● **BRIEF**:
Your task is to extract every line from the material below exactly.
※ ※ ※
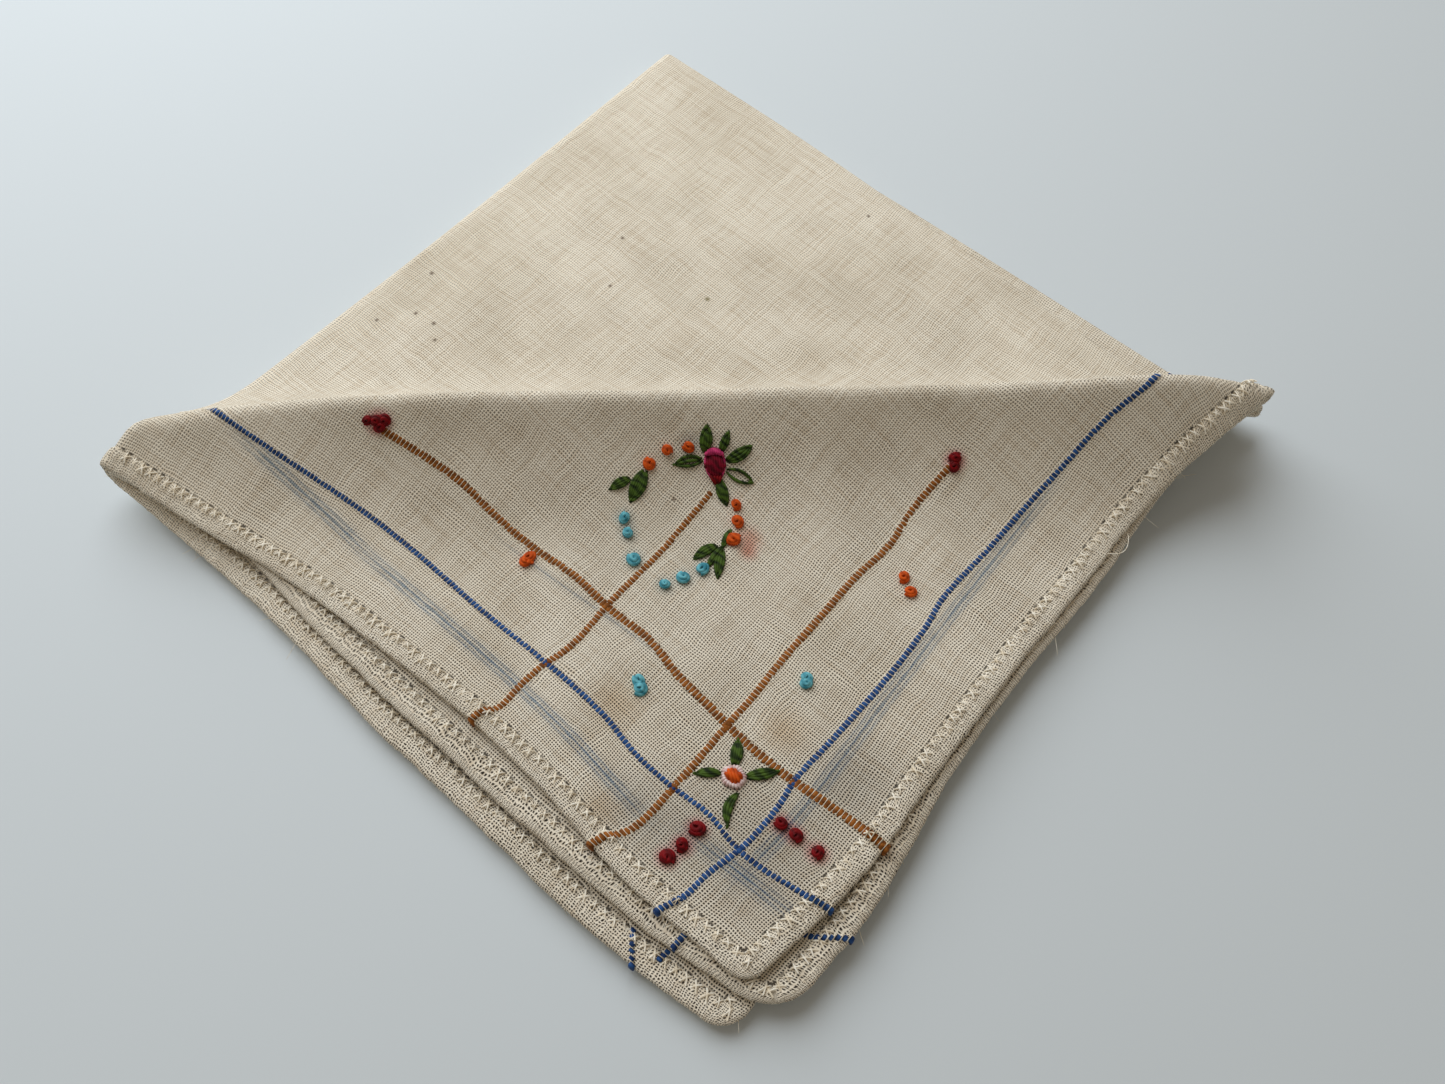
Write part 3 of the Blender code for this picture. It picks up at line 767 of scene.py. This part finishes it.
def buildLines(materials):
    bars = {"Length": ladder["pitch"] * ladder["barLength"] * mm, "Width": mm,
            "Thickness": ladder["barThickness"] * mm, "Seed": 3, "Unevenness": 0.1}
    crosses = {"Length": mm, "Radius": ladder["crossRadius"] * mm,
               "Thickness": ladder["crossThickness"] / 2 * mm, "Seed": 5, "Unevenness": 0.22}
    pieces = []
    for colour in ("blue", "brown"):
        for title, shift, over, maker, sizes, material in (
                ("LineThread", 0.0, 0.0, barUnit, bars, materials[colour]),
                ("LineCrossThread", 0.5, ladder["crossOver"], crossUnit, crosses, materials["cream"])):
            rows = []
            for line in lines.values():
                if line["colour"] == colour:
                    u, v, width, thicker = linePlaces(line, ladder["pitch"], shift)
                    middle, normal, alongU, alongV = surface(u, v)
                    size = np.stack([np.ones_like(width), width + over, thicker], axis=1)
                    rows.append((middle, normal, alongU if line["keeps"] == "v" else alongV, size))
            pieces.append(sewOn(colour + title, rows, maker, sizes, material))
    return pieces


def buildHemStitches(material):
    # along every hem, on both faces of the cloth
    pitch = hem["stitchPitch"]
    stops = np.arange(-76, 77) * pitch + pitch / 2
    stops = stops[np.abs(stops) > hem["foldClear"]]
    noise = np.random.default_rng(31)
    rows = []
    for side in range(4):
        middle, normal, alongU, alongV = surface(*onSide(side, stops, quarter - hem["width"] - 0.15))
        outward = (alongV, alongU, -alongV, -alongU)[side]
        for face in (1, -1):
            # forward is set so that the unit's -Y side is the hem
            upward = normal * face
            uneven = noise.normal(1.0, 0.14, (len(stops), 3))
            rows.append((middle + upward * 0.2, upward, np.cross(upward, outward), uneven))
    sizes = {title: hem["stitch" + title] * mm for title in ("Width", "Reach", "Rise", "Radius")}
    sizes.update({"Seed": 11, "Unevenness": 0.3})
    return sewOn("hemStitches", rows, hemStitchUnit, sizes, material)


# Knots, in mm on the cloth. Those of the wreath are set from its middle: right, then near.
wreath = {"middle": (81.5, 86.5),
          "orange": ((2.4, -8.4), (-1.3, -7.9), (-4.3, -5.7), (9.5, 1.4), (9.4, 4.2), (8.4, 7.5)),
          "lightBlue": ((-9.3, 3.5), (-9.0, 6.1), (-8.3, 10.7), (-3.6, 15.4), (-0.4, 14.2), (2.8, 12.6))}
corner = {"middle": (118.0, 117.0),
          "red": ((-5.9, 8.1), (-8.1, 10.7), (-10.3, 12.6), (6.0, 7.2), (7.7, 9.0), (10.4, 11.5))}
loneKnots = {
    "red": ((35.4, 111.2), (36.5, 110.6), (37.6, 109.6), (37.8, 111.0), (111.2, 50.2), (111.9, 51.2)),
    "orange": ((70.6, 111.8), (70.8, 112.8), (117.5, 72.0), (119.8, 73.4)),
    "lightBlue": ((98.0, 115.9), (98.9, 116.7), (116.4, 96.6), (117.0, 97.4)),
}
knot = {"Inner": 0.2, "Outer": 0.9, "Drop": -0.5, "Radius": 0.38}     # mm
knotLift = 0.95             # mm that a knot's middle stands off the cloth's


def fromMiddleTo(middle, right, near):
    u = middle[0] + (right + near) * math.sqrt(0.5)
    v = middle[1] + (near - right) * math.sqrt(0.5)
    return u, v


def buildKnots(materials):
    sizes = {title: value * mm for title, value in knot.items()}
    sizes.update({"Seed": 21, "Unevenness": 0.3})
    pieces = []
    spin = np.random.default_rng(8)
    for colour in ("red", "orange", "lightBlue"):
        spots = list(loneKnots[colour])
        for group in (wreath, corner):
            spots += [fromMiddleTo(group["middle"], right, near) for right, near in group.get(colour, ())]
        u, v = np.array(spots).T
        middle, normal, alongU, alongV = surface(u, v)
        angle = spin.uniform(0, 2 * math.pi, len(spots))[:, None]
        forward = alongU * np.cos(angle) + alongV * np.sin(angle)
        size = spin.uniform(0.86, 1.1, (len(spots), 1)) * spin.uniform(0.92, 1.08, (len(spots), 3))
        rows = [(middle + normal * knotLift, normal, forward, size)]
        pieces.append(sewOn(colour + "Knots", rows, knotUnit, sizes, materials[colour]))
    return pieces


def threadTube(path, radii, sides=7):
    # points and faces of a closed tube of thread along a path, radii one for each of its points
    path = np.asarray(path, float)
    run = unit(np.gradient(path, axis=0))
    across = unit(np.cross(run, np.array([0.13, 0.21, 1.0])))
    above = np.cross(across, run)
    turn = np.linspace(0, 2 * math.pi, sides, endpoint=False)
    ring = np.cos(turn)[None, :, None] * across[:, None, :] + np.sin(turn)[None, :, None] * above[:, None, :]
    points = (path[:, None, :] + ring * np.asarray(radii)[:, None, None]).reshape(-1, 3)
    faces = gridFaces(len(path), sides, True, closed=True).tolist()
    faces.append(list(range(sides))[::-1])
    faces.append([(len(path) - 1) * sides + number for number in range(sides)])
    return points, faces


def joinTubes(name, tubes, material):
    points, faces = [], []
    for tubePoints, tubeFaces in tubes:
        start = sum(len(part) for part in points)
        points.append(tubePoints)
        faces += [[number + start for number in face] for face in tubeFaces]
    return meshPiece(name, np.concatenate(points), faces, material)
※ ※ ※
● **EXPECTED ANSWER**:
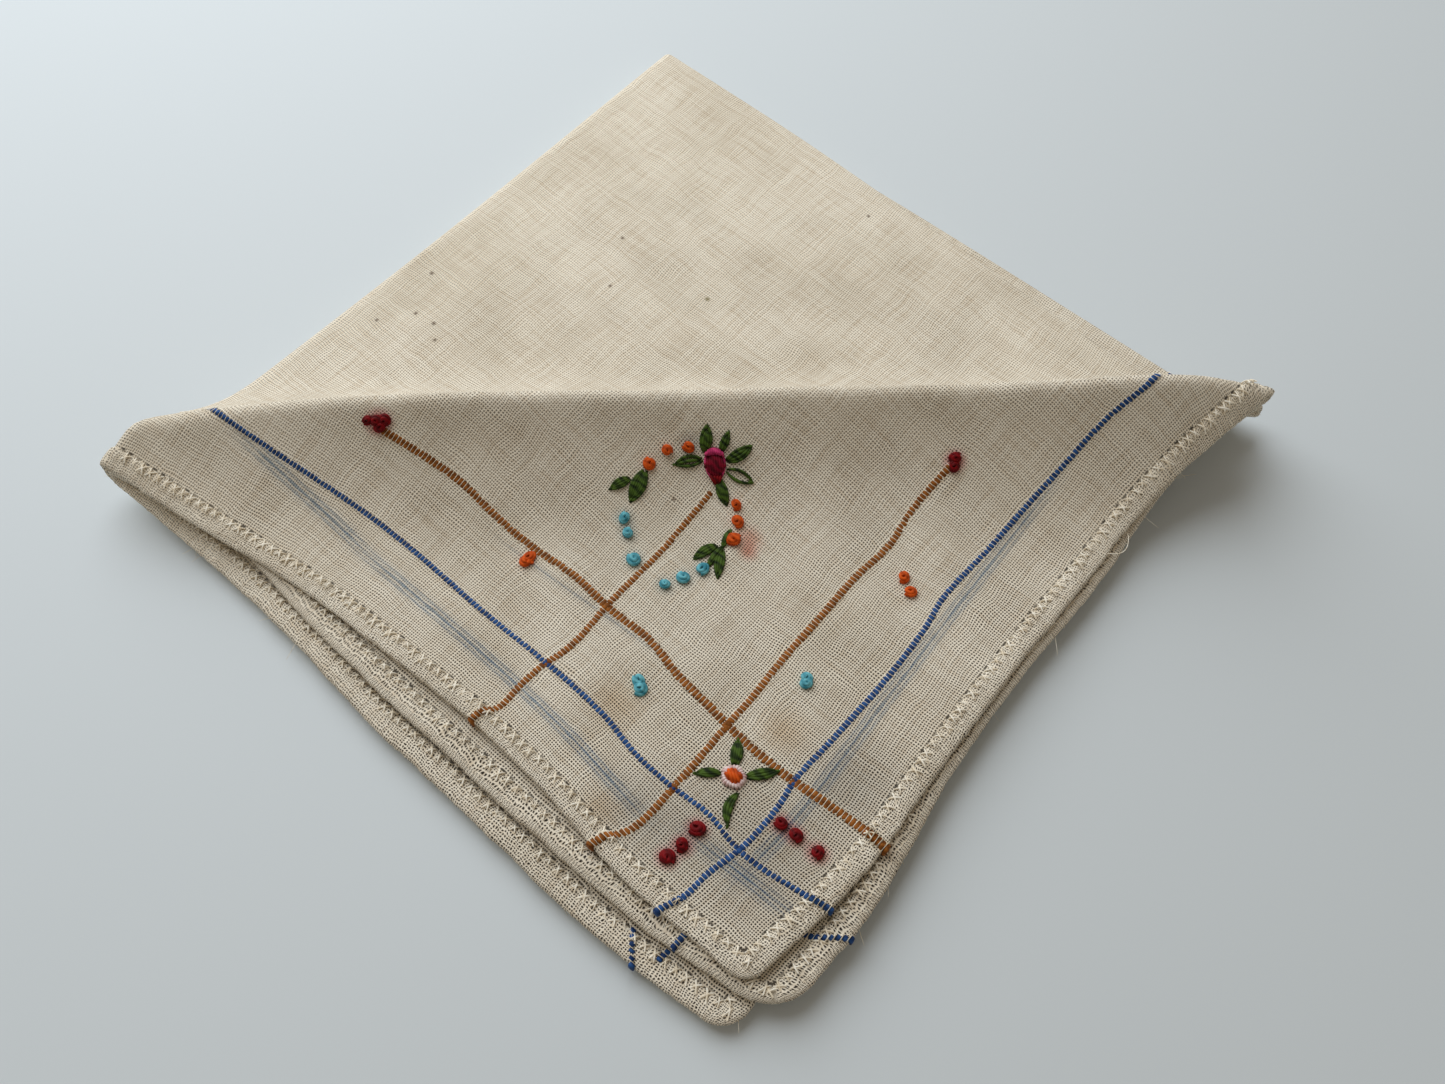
Write part 3 of the Blender code for this picture. It picks up at line 767 of scene.py. This part finishes it.
def buildLines(materials):
    bars = {"Length": ladder["pitch"] * ladder["barLength"] * mm, "Width": mm,
            "Thickness": ladder["barThickness"] * mm, "Seed": 3, "Unevenness": 0.1}
    crosses = {"Length": mm, "Radius": ladder["crossRadius"] * mm,
               "Thickness": ladder["crossThickness"] / 2 * mm, "Seed": 5, "Unevenness": 0.22}
    pieces = []
    for colour in ("blue", "brown"):
        for title, shift, over, maker, sizes, material in (
                ("LineThread", 0.0, 0.0, barUnit, bars, materials[colour]),
                ("LineCrossThread", 0.5, ladder["crossOver"], crossUnit, crosses, materials["cream"])):
            rows = []
            for line in lines.values():
                if line["colour"] == colour:
                    u, v, width, thicker = linePlaces(line, ladder["pitch"], shift)
                    middle, normal, alongU, alongV = surface(u, v)
                    size = np.stack([np.ones_like(width), width + over, thicker], axis=1)
                    rows.append((middle, normal, alongU if line["keeps"] == "v" else alongV, size))
            pieces.append(sewOn(colour + title, rows, maker, sizes, material))
    return pieces


def buildHemStitches(material):
    # along every hem, on both faces of the cloth
    pitch = hem["stitchPitch"]
    stops = np.arange(-76, 77) * pitch + pitch / 2
    stops = stops[np.abs(stops) > hem["foldClear"]]
    noise = np.random.default_rng(31)
    rows = []
    for side in range(4):
        middle, normal, alongU, alongV = surface(*onSide(side, stops, quarter - hem["width"] - 0.15))
        outward = (alongV, alongU, -alongV, -alongU)[side]
        for face in (1, -1):
            # forward is set so that the unit's -Y side is the hem
            upward = normal * face
            uneven = noise.normal(1.0, 0.14, (len(stops), 3))
            rows.append((middle + upward * 0.2, upward, np.cross(upward, outward), uneven))
    sizes = {title: hem["stitch" + title] * mm for title in ("Width", "Reach", "Rise", "Radius")}
    sizes.update({"Seed": 11, "Unevenness": 0.3})
    return sewOn("hemStitches", rows, hemStitchUnit, sizes, material)


# Knots, in mm on the cloth. Those of the wreath are set from its middle: right, then near.
wreath = {"middle": (81.5, 86.5),
          "orange": ((2.4, -8.4), (-1.3, -7.9), (-4.3, -5.7), (9.5, 1.4), (9.4, 4.2), (8.4, 7.5)),
          "lightBlue": ((-9.3, 3.5), (-9.0, 6.1), (-8.3, 10.7), (-3.6, 15.4), (-0.4, 14.2), (2.8, 12.6))}
corner = {"middle": (118.0, 117.0),
          "red": ((-5.9, 8.1), (-8.1, 10.7), (-10.3, 12.6), (6.0, 7.2), (7.7, 9.0), (10.4, 11.5))}
loneKnots = {
    "red": ((35.4, 111.2), (36.5, 110.6), (37.6, 109.6), (37.8, 111.0), (111.2, 50.2), (111.9, 51.2)),
    "orange": ((70.6, 111.8), (70.8, 112.8), (117.5, 72.0), (119.8, 73.4)),
    "lightBlue": ((98.0, 115.9), (98.9, 116.7), (116.4, 96.6), (117.0, 97.4)),
}
knot = {"Inner": 0.2, "Outer": 0.9, "Drop": -0.5, "Radius": 0.38}     # mm
knotLift = 0.95             # mm that a knot's middle stands off the cloth's


def fromMiddleTo(middle, right, near):
    u = middle[0] + (right + near) * math.sqrt(0.5)
    v = middle[1] + (near - right) * math.sqrt(0.5)
    return u, v


def buildKnots(materials):
    sizes = {title: value * mm for title, value in knot.items()}
    sizes.update({"Seed": 21, "Unevenness": 0.3})
    pieces = []
    spin = np.random.default_rng(8)
    for colour in ("red", "orange", "lightBlue"):
        spots = list(loneKnots[colour])
        for group in (wreath, corner):
            spots += [fromMiddleTo(group["middle"], right, near) for right, near in group.get(colour, ())]
        u, v = np.array(spots).T
        middle, normal, alongU, alongV = surface(u, v)
        angle = spin.uniform(0, 2 * math.pi, len(spots))[:, None]
        forward = alongU * np.cos(angle) + alongV * np.sin(angle)
        size = spin.uniform(0.86, 1.1, (len(spots), 1)) * spin.uniform(0.92, 1.08, (len(spots), 3))
        rows = [(middle + normal * knotLift, normal, forward, size)]
        pieces.append(sewOn(colour + "Knots", rows, knotUnit, sizes, materials[colour]))
    return pieces


def threadTube(path, radii, sides=7):
    # points and faces of a closed tube of thread along a path, radii one for each of its points
    path = np.asarray(path, float)
    run = unit(np.gradient(path, axis=0))
    across = unit(np.cross(run, np.array([0.13, 0.21, 1.0])))
    above = np.cross(across, run)
    turn = np.linspace(0, 2 * math.pi, sides, endpoint=False)
    ring = np.cos(turn)[None, :, None] * across[:, None, :] + np.sin(turn)[None, :, None] * above[:, None, :]
    points = (path[:, None, :] + ring * np.asarray(radii)[:, None, None]).reshape(-1, 3)
    faces = gridFaces(len(path), sides, True, closed=True).tolist()
    faces.append(list(range(sides))[::-1])
    faces.append([(len(path) - 1) * sides + number for number in range(sides)])
    return points, faces


def joinTubes(name, tubes, material):
    points, faces = [], []
    for tubePoints, tubeFaces in tubes:
        start = sum(len(part) for part in points)
        points.append(tubePoints)
        faces += [[number + start for number in face] for face in tubeFaces]
    return meshPiece(name, np.concatenate(points), faces, material)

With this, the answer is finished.